(Collection entries)
══════════════════════════════
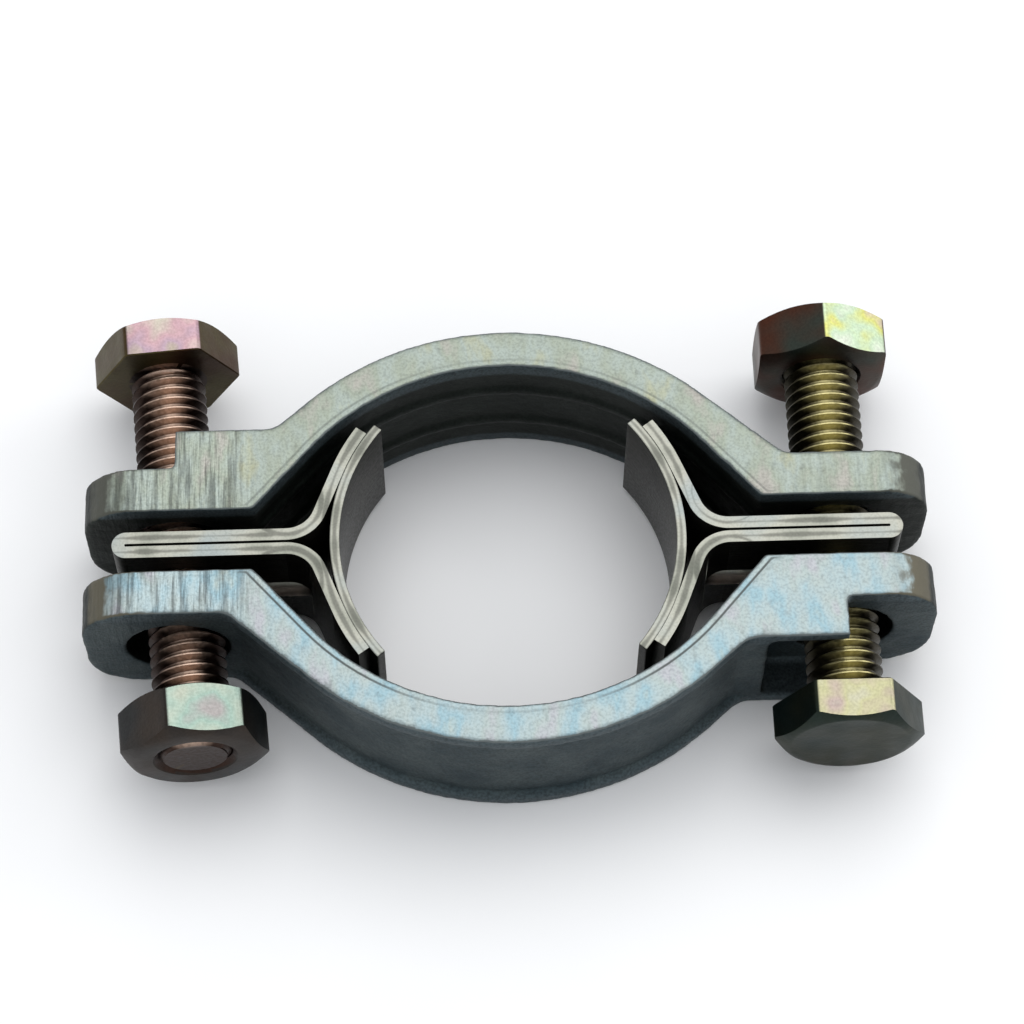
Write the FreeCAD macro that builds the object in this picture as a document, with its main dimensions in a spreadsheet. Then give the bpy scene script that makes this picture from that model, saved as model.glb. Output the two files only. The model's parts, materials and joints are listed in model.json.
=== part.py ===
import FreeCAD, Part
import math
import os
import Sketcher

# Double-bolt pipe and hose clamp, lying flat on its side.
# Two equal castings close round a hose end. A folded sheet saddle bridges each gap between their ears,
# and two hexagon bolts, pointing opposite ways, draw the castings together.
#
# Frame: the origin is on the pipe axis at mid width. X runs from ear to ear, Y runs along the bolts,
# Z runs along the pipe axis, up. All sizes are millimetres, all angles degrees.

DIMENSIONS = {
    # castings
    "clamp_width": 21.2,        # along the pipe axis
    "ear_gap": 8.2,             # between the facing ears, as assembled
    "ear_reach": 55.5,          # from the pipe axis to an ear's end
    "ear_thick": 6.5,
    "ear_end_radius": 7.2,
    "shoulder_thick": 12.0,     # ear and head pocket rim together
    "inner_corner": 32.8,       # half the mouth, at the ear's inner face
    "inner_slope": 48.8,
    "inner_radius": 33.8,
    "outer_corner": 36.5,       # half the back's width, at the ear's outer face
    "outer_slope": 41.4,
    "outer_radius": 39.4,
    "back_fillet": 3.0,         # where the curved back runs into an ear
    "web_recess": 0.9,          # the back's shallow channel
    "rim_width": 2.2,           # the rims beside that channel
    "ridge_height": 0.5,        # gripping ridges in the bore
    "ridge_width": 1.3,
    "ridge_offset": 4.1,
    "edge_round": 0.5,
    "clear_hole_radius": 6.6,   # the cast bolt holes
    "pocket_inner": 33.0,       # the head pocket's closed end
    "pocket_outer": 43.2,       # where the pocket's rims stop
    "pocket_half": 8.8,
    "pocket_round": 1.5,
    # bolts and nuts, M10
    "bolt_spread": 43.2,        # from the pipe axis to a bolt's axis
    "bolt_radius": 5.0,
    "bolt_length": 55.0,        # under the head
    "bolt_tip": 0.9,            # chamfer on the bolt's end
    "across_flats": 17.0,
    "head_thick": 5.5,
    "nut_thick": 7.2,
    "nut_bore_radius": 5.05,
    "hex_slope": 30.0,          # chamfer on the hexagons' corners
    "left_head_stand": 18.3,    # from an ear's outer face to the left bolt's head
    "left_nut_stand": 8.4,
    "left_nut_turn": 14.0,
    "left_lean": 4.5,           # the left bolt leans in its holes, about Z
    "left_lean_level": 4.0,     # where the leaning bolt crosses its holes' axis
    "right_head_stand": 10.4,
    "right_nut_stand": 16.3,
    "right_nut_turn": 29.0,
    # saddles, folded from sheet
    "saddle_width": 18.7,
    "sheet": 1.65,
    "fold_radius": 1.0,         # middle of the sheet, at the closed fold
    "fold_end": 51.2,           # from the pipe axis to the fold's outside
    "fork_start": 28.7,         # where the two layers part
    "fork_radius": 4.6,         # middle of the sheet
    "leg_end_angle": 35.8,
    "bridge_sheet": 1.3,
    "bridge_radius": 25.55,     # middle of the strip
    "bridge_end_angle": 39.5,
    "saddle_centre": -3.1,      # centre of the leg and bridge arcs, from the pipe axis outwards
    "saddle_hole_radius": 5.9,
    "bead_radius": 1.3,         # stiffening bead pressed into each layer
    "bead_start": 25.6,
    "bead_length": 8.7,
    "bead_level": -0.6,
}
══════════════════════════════
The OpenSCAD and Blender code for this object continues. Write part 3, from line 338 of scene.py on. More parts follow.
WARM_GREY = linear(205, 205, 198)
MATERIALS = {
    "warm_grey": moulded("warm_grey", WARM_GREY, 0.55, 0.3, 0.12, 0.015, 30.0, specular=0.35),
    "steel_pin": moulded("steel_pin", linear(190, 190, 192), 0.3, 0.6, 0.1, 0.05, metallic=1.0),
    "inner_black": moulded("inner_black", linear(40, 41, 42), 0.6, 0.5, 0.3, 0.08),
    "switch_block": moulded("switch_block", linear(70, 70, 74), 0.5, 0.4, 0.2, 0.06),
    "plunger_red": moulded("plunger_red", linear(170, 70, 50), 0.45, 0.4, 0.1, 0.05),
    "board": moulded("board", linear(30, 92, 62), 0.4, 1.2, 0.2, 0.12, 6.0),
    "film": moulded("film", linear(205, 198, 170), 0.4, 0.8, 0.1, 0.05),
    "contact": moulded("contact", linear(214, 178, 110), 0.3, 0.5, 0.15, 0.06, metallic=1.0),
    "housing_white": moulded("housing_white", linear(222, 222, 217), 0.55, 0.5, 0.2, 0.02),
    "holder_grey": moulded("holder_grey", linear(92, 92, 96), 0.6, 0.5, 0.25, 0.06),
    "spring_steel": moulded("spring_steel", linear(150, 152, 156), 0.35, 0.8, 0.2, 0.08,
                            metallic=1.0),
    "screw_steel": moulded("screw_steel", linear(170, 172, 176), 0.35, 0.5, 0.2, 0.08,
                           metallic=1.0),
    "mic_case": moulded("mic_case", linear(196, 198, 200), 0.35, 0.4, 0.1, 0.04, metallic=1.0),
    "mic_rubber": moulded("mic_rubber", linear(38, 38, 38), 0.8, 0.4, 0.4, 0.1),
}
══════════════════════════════
PROBLEM TO WORK ON: Transcribe nothing but the lines from the line with "Write the FreeCAD" through the line with "import Sketcher", reproducing each exactly.

TASK SOLUTION:
Write the FreeCAD macro that builds the object in this picture as a document, with its main dimensions in a spreadsheet. Then give the bpy scene script that makes this picture from that model, saved as model.glb. Output the two files only. The model's parts, materials and joints are listed in model.json.
=== part.py ===
import FreeCAD, Part
import math
import os
import Sketcher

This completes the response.